THREAD: I started a debate on Twitter about the food desert theory yesterday. It was an accident, I was spurred by wondering why I -- and maybe you too -- believe explanations for social problems that have no basis in reality 1 https://www.usnews.com/news/cities/articles/2019-12-27/why-food-deserts-arent-the-key-cause-of-nutritional-inequality
The theory came from Britain decades ago, it held that low-income urban neighborhoods have higher obesity and worse nutrition because there are no supermarkets with healthy options, just convenience stores full of junk food. I immediately believed it when I heard it 2
Yesterday a colleague said blandly that it wasn't true. What? I investigated and found that multiple studies show that due to urban density, low income urban people are often closer to supermarkets than suburbanites, and those who live near a good supermarket don't eat better 3
But but but MY PRIORS! I saw people reacting to my Tweet going through the same grief process (including some denial).
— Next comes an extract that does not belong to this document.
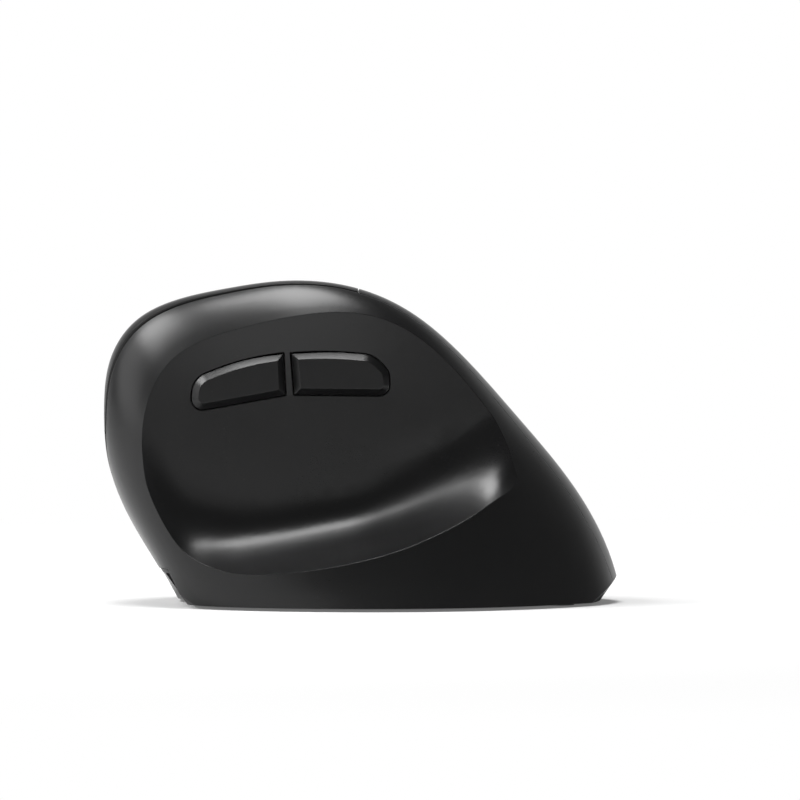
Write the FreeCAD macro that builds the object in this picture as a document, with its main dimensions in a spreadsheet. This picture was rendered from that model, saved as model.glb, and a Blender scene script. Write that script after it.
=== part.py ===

Some tweeps thought that if food desert theory is wrong, poor people are 100% responsible for unhealthy eating and reacted (positively or neg) based on that. 4
But it doesn't follow at all, there are many ways environment affects us beside supermarket availability, maybe Doritos and Redi-Whip are more attractive if you have a stressful daily existence, for example, no matter what choices you have. 5
So we shouldn't defend a bad theory on the false assumption that the alternative is dumping on poor people. More generally, I ought to (and dare I say you ought to) check out the explanations we hold dear against the evidence, even if it's a jolt to our priors. The End 6.